• Material provided:
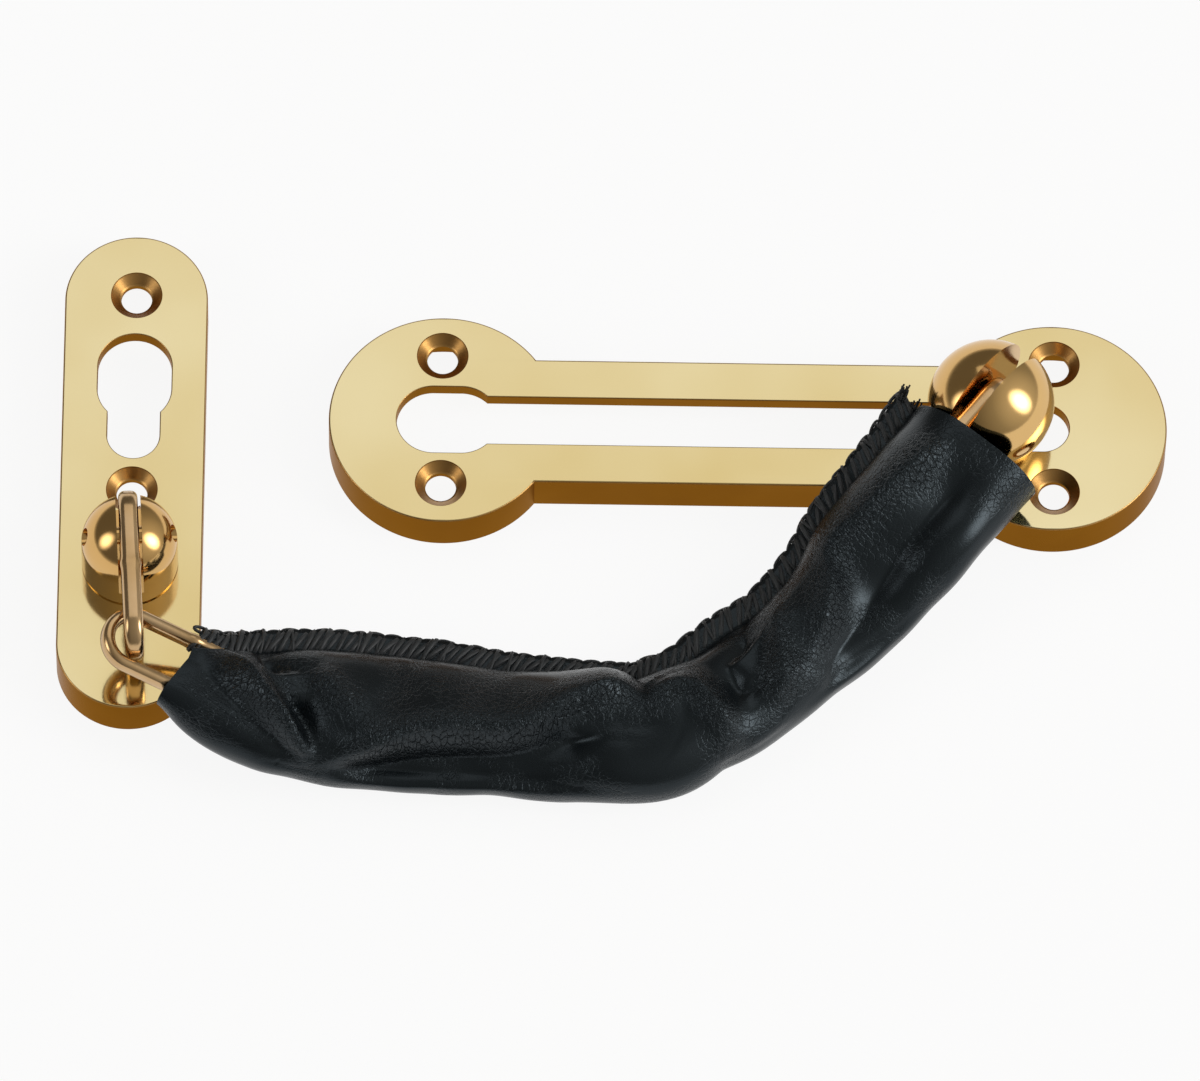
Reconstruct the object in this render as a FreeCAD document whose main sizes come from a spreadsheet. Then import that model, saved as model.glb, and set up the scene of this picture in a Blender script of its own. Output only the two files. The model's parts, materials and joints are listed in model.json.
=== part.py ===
import FreeCAD, Part
import math
import os

import Sketcher
from FreeCAD import Placement, Rotation, Vector

# A door chain guard, laid flat as it comes out of its box, in millimetres.
# X runs along the slide plate's slot, Y up the anchor plate and Z out of the plates' faces.
# Both plates lie with their open backs on Z = 0, and nine links join them through a sleeve.
# The origin is on that plane, below the middle of the whole set.

doc = FreeCAD.newDocument("door_chain_guard")
sheet = doc.addObject("Spreadsheet::Sheet", "Sizes")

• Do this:
Please repeat the listing exactly, with nothing left out.

• Answer to this task:
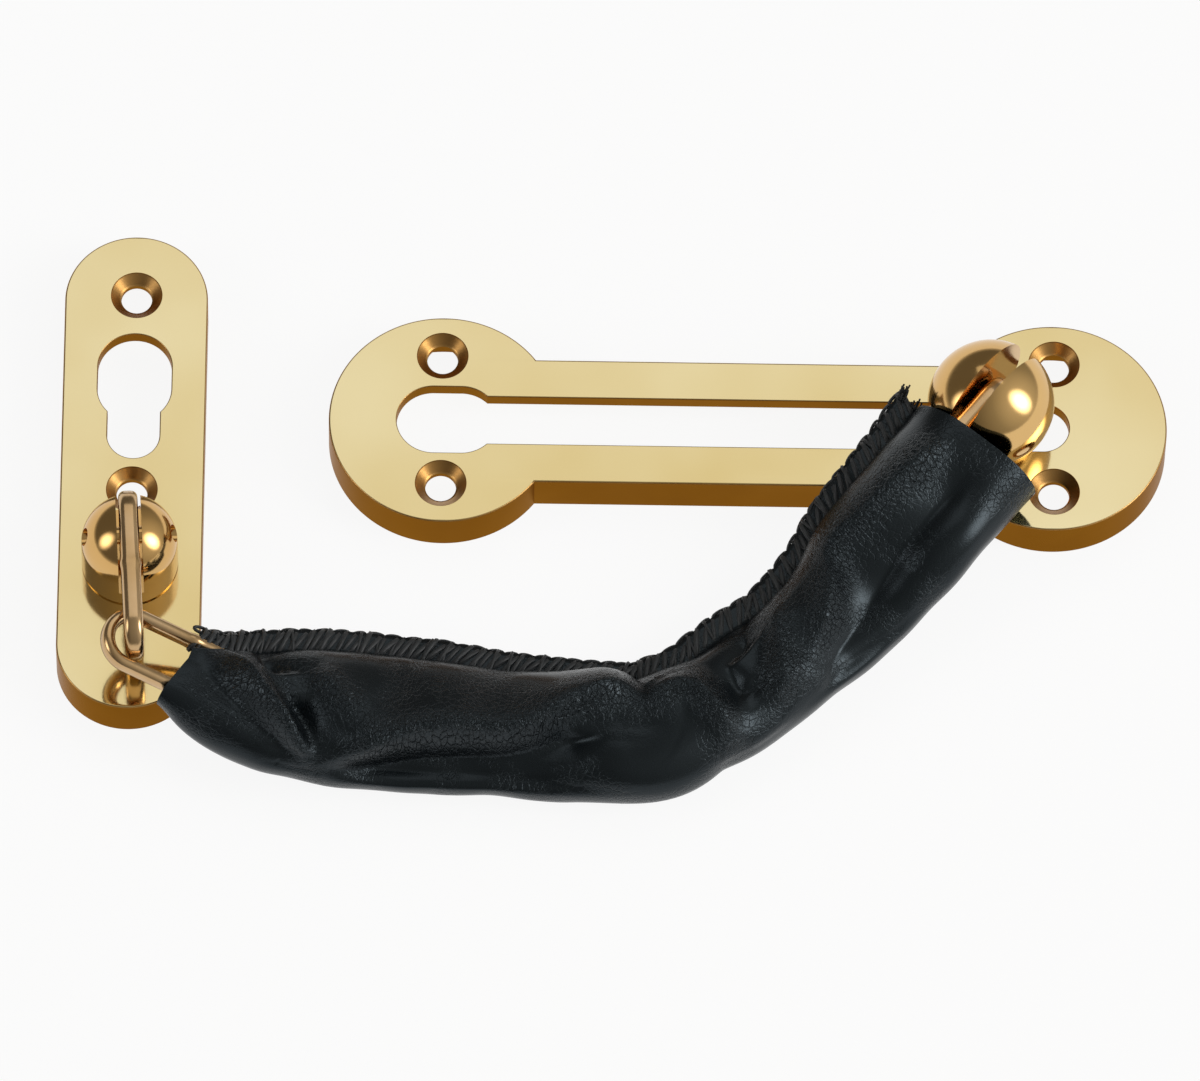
Reconstruct the object in this render as a FreeCAD document whose main sizes come from a spreadsheet. Then import that model, saved as model.glb, and set up the scene of this picture in a Blender script of its own. Output only the two files. The model's parts, materials and joints are listed in model.json.
=== part.py ===
import FreeCAD, Part
import math
import os

import Sketcher
from FreeCAD import Placement, Rotation, Vector

# A door chain guard, laid flat as it comes out of its box, in millimetres.
# X runs along the slide plate's slot, Y up the anchor plate and Z out of the plates' faces.
# Both plates lie with their open backs on Z = 0, and nine links join them through a sleeve.
# The origin is on that plane, below the middle of the whole set.

doc = FreeCAD.newDocument("door_chain_guard")
sheet = doc.addObject("Spreadsheet::Sheet", "Sizes")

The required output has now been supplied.